I imagine MN 135 was quite popular among the political elite, similar to the Christian ‘divine right of kings’ in the Middle-Ages. Does it sound ironic how some fellow Buddhists censure other Buddhists for becoming ‘politicized’ yet MN 135 itself has significant political & social ramifications when believed & adhered to? For me, to accept MN 135 on face value is itself engaging in politics, namely, supporting the status quo that historically engage in wars, imperialism & genocides.

It reminds me of Buddhist teachers that make casual references to 9/11 as though they really know 1st hand Muslims really did 9/11. Individuals such as Sam Harris have actually raised the option that Western people may have to nuclear genocide all Muslim people. From such an unquestioned acceptance of 9/11, for example, indirect political support is given to the crimes that have been performed upon millions of innocent people in lands such as Afghanistan, Iraq, Libya, Yemen & now Syria. Are we asserting the past karma of 1,000s of women in Iraq & Syria was the cause for their being raped & enslaved by Yama gods disguised as Jihadists? If we passively believe Muslims did 9/11 then we may passively accept the violence occurring in Muslim nations is simply the norm of Muslims (rather than possible imperialist interventions from governments we ourselves must vote for ).

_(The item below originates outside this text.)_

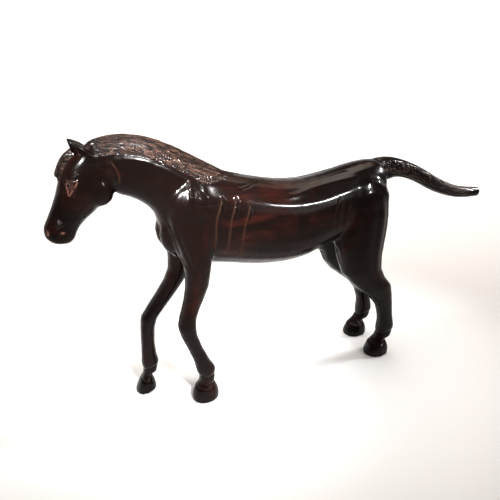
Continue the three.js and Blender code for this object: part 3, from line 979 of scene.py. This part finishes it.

So when exactly did MN 135 actually arrive in China & Tibet, soon after the Buddha’s passing or many hundreds of years later? I guess the Tibetans with their feudal system may have valued it. :neutral_face:

The nice thing is that we don’t have to agree on the personal value a sutta has for us, but we can make an informed decision based on research. We investigate it in our ethical and meditation practice too. And it might be that I don’t see anything in MN 135 now but it will speak to me in an yet unknown way in some years, ‘it’s just not sure’.

If I may bring up as an example the other sutta I mentioned MN 21, or more precisely the simile of the saw it contains. The sutta as such has only one parallel, but, as Ven. Analayo points out “a reference to this simile occurs, e.g., in MN 28 [… ] and its parallel MĀ 30 […], also SĀ 497 […] , and the *Mahāvibhāsā, […] instances indicating that it was a well-known simile in early Buddhist circles.”

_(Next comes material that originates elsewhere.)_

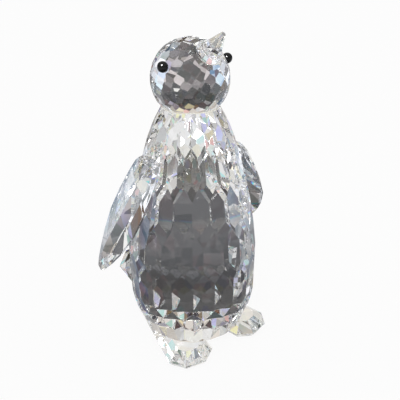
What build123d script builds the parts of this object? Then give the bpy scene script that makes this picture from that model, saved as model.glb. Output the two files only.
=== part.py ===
from build123d import *
from math import atan, cos, degrees, radians, sin, sqrt, tan
import os

# A penguin figurine made of cut crystals that are cemented together.
# It stands on two flat feet and looks up, facing -Y, and +Z is up. All sizes are in millimetres.
# The pieces are modelled with the body's axis on Z. At the end they move together along Y,
# so that the origin is on the ground, below the middle of the whole figurine.

# Cement joints: the thickness of every film between two crystals.
CEMENT = 0.2

# A row's facets reach into a sector when their middles lie within this share of half a step of its edges.
NEIGHBOUR_share = 0.98

# Body: a barrel with rows of tall facets, whose pointed ends interlock.
BODY_HEIGHT = 62.6
BODY_RADIUS = 17.8
BASE_RADIUS = 14.8
NECK_RADIUS = 7.4
BODY_SIDES = 20
# Rings where the rows of facets meet: share of the body's height,
# then share of the way from the base's (or the neck's) radius to the widest radius.
LOWER_RING_shares = ((0, 0), (0.102, 0.75), (0.171, 0.98), (0.36, 1))
UPPER_RING_shares = ((0.53, 0.88), (0.72, 0.64), (0.845, 0.42), (0.943, 0.19), (1, 0))

# Feet: long eight-sided crystals, splayed, that the body stands on.
FOOT_LENGTH = 26
FOOT_WIDTH = 12.9
FOOT_CORNER = 3.5
FOOT_HEIGHT = 4.0
FOOT_GIRDLE_HEIGHT = 1.4
FOOT_GIRDLE_BAND = 0.3
FOOT_BEVEL_ANGLE = 54
FOOT_UNDERCUT_ANGLE = 35
FOOT_SPLAY_ANGLE = 13
FOOT_REACH = 19.2
FOOT_GAP = 0.6

# Head: a ball with rings of facets around the beak's axis, tilted up.
# The flat below it has this share of the ball's radius.
HEAD_RADIUS = 9.7
HEAD_FLAT_share = 0.732
HEAD_TILT_ANGLE = 43
HEAD_SECTORS = 4
# Rings of facets on the head: latitude in degrees from the ball's equator towards the beak,
# then how many facets the ring has in each sector of the ball.
HEAD_RINGS = ((-70, 2), (-56, 3), (-42, 4), (-28, 5), (-14, 5), (0, 5), (14, 5), (28, 5), (42, 4), (56, 3))

# Beak: a spike on a round collar, cut from one crystal.
COLLAR_RADIUS = 3.3
COLLAR_THICKNESS = 2.2
COLLAR_BAND = 0.5
COLLAR_BEVEL_ANGLE = 38
COLLAR_SIDES = 16
SPIKE_LENGTH = 5.3
SPIKE_RADIUS = 2.2
SPIKE_TIP_RADIUS = 0.55
SPIKE_SIDES = 8

# Eyes: black beads set in round pits in the head.
EYE_RADIUS = 1.3
EYE_CLEARANCE = 0.1
EYE_OUT = 1.0
EYE_TURN_ANGLE = 75
EYE_LIFT_ANGLE = 23

# Wings: leaf-shaped crystals, cemented by the back of their upper end.
WING_LENGTH = 33
WING_WIDTH = 17
WING_THICKNESS = 4.8
WING_GIRDLE_BAND = 0.5
WING_GRIP = 7
WING_HEIGHT = 45
WING_TURN_ANGLE = -3.5
WING_SPREAD_ANGLE = 26.5
WING_LEAN_ANGLE = 9
WING_TWIST_ANGLE = -8
WING_SEAT_DEPTH = 0.6
WING_GRIND_DEPTH = 1.0
# Outline of a wing: share of its length, then share of its half width.
WING_OUTLINE_shares = ((0, 0.58), (0.07, 0.78), (0.22, 0.92), (0.40, 1), (0.58, 0.98), (0.74, 0.78),
                       (0.87, 0.52), (0.96, 0.30), (1, 0.14))
# The ridge of a wing's roof: how far it stops short of both ends, as a share of the length,
# and how far it lies towards the front at its upper end, as a share of the half width.
WING_RIDGE_share = 0.2
WING_RIDGE_FRONT_share = 0.45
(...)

So here we have the nice instance of an internal cross-reference (a longer list of internal references are in Ven. Sujato’s ‘The Authenticity of the Early Buddhist Texts’, ch. 4.3.2), which in way speaks for the validity of its older age.

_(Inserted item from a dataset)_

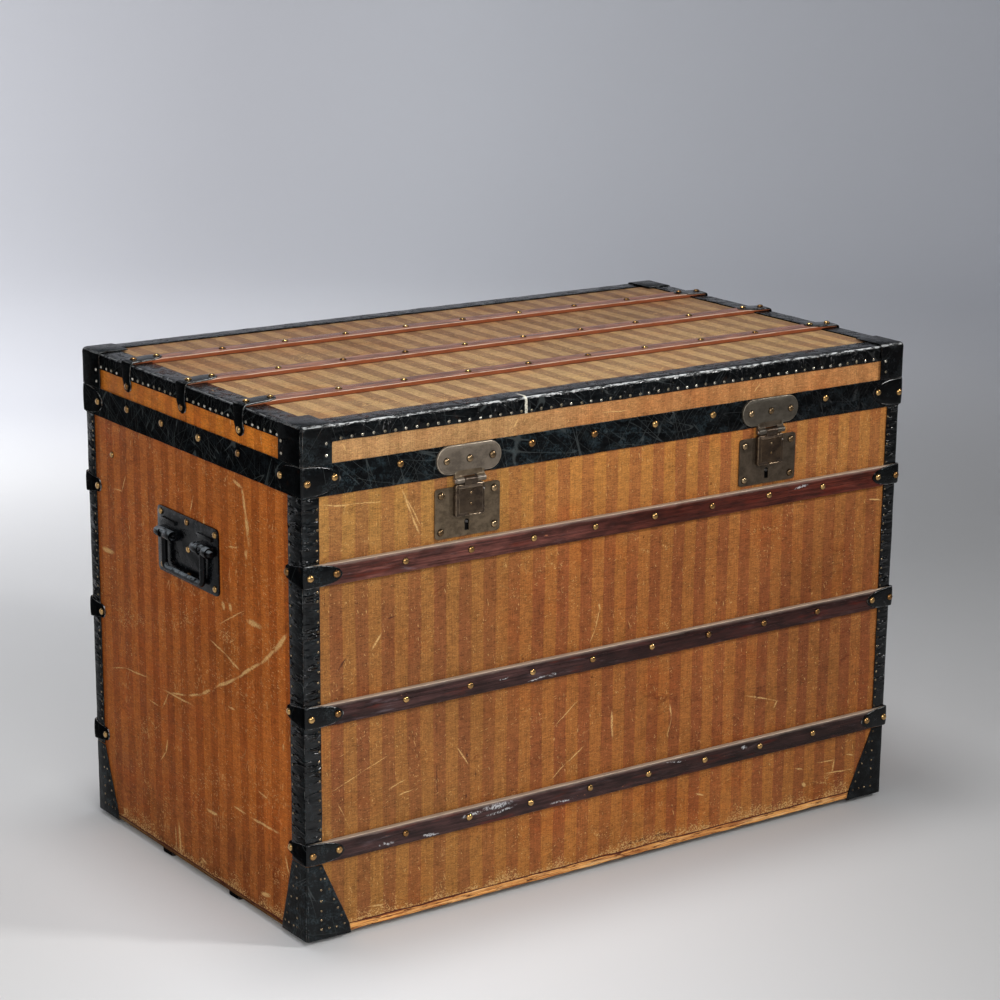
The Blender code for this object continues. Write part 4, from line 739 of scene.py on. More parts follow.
def cut_along(bm, axis, first, last, every):
    """Cuts across an axis at even steps, so that the mesh can bend."""
    normal = Vector([1.0 if i == axis else 0.0 for i in range(3)])
    count = max(1, round((last - first) / every))
    for i in range(1, count):
        at = first + (last - first) * i / count
        bmesh.ops.bisect_plane(bm, geom=bm.verts[:] + bm.edges[:] + bm.faces[:],
                               plane_co=normal * (at * MM), plane_no=normal, dist=1e-6)


def refined(node, mat, body, bevel=0.5, cuts=(), waves=None, name=None, smooth=35.0, sharp=30.0, ends=False):
    """A CAD node's own shape with its edges eased, dents and worn edges; the materials also use the worn edges for
    painted edge highlights.
    Two materials share it out: upper and lower part, or with ends the faces
    to the front and top and those to the two ends, which take the darker copy, a painted shade."""
    bm = bmesh.new()
    bm.from_mesh(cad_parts[node].data)
    bmesh.ops.remove_doubles(bm, verts=bm.verts, dist=3e-6)
    bmesh.ops.dissolve_limit(bm, angle_limit=math.radians(0.8), verts=bm.verts, edges=bm.edges)
    worn = bm.verts.layers.float.new("edge")
    if bevel:
        folds = [e for e in bm.edges if len(e.link_faces) == 2 and e.calc_face_angle(0.0) > math.radians(sharp)]
        result = bmesh.ops.bevel(bm, geom=folds, offset=bevel * MM, segments=2 if bevel < 0.6 else 3,
                                 profile=0.5, affect="EDGES", clamp_overlap=True)
        eased = set(result["faces"])
        for vert in bm.verts:
            if all(face in eased for face in vert.link_faces):
                vert[worn] = 1.0
    for axis, first, last, every in cuts:
        cut_along(bm, axis, first, last, every)
    if waves:
        wobble(bm, *waves)
    bm.normal_update()
    # The faces to the two ends take the second, darker material: painted shade.
    if ends:
        for face in bm.faces:
            face.material_index = 1 if abs(face.normal.x) > 0.75 else 0
    elif isinstance(mat, tuple):
        # Its upper part takes the first material, its lower part the second.
        bmesh.ops.bisect_plane(bm, geom=bm.verts[:] + bm.edges[:] + bm.faces[:],
                               plane_co=(0.0, 0.0, SPLIT * MM), plane_no=(0.0, 0.0, 1.0), dist=1e-6)
        for face in bm.faces:
            face.material_index = 0 if face.calc_center_median().z > SPLIT * MM else 1
    bmesh.ops.triangulate(bm, faces=[f for f in bm.faces if len(f.verts) > 4])
    return new_piece(name or node + "_look", bm, mat, body, (node,), smooth)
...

Why do I like it? For me it represents the uncompromising nature of the Buddha, showing that when something is deeply wrong (in this case hatred), then it so no matter what - “he who gave rise to a mind of hate towards them would not be carrying out my teaching”. And he contrasts it with boundless metta. Personally, sometimes when I’m upset about someone, at some point this sutta comes to my mind and has a cooling effect, puts things in perspective and makes the aversion subside. A sutta that helps me so in life is of great value to me, hence it is one of my favourites.

But it could also be misused politically, forcing Buddhists to stay silent when they should speak their conscience, making them accept oppressive rulers/systems “Hey, aren’t you supposed to be full of metta, no matter what?! Don’t get in the way, and turn the other cheek.”

I guess what I try to say is, if someone wants to twist the dhamma then they will find a way, with some suttas it’s easier than with others. A combination of Buddhism and politics is supposed to end up messy, especially when any violence is involved.